Use the features of the dataset in order to get the input_ids and labels.

Steps
  1. process the features using the RAG system and example template to create the retrieval-augmented lm fine-tuning text
  2. apply padding and get required ~torch.Tensors

Parameters:

Name Type Description Default
features list[Any]

Should contain a 'query' and 'response' field.

required
return_tensors _type_

supports right now only 'pt'

None

Returns:

Type Description
dict[str, Any]

dict[str, Any]: a dictionary of ~torch.Tensors with keys 'input_ids' and 'labels'

Note that each ('query', 'response') pair generates rag_system.config.top_k fine-tuning instance for RALT.

Source code in src/fed_rag/data_collators/huggingface/ralt.py
def __call__(
    self, features: list[dict[str, Any]], return_tensors: str | None = None
) -> dict[str, Any]:
    """Use the features of the dataset in order to get the `input_ids` and `labels`.

    Steps:
        1. process the features using the RAG system and example template to create
           the retrieval-augmented lm fine-tuning text
        2. apply padding and get required ~torch.Tensors


    Args:
        features (list[Any]): Should contain a 'query' and 'response' field.
        return_tensors (_type_, optional): supports right now only 'pt'

    Returns:
        dict[str, Any]: a dictionary of ~torch.Tensors with keys 'input_ids'
            and 'labels'

    Note that each ('query', 'response') pair generates rag_system.config.top_k
    fine-tuning instance for RALT.
    """
    return_tensors = (
        return_tensors if return_tensors else self.default_return_tensors
    )
    if return_tensors != "pt":
        raise DataCollatorError(
            f"Framework '{return_tensors}' not recognized!"
        )

    # STEP 1 — use rag system to build the RALT fine-tuning texts
    finetuning_instances = []
    inputs_list = []
    attention_mask_list = []
    max_length = 0
    for example in features:
        # retrieve
        source_nodes = self.rag_system.retrieve(query=example["query"])
        total_sum_scores = sum(s.score for s in source_nodes)

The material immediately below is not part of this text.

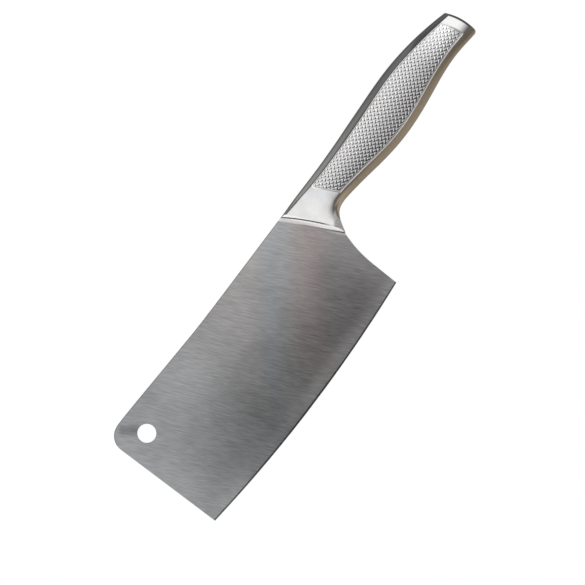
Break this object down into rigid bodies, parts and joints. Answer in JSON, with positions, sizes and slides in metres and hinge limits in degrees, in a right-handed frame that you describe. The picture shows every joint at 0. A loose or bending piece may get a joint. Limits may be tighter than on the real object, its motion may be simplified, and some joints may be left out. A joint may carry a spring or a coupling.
{
  "type": "chinese cleaver",
  "caption": "All-steel Chinese cleaver: ground rectangular blade with a hanging hole, welded to a hollow steel handle with recessed textured grip panels.",
  "frame": {"origin": "centre of the overall length and thickness, at the lowest place of the cutting edge", "axes": "+X from the blade's front end to the butt of the handle, +Y to the user's right when the blade points away, +Z from the cutting edge up to the spine"},
  "size_m": [0.29, 0.0178, 0.0758],
  "materials": {
    "blade_steel": "coarse ground, lines running from the spine down and back to the edge",
    "neck_steel": "polished, slightly soft",
    "handle_steel": "satin, with polished grip texture",
    "weight_iron": "as cast",
    "weld_steel": "ground flush with the handle"
  },
  "bodies": {
    "root": {"blade": "blade_steel", "bolster": "neck_steel", "handle_shell_left": "handle_steel", "handle_shell_right": "handle_steel", "butt_cap": "handle_steel", "balance_weight": "weight_iron", "spine_seam_weld": "weld_steel", "belly_seam_weld": "weld_steel", "neck_weld": "weld_steel", "butt_weld": "weld_steel"}
  },
  "joints": []
}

        # parallel in-context retrieval-augmentation creates
        # top_k separated finetuning instances
        for source in source_nodes:
            finetune_instance_text = self.example_template.format(
                query=example["query"],
                response=example["response"],
                context=source.node.get_content()["text_content"],
            )
            finetuning_instances.append(finetune_instance_text)
            _weight = source.score / total_sum_scores

            # tokenize to get input_ids and target_ids
            tokenizer = self.rag_system.generator.tokenizer

            encode_result = tokenizer.encode(finetune_instance_text)
            input_ids = encode_result["input_ids"]
            attention_mask = encode_result["attention_mask"]

            current_input_len = len(input_ids)
            if current_input_len > max_length:
                max_length = current_input_len

            inputs_list.append(input_ids)
            attention_mask_list.append(attention_mask)

    # padding — apply left padding
    padded_features = self._apply_padding(
        max_length=max_length,
        inputs_list=inputs_list,
        attention_mask_list=attention_mask_list,
        tokenizer=tokenizer.unwrapped,
    )

    return padded_features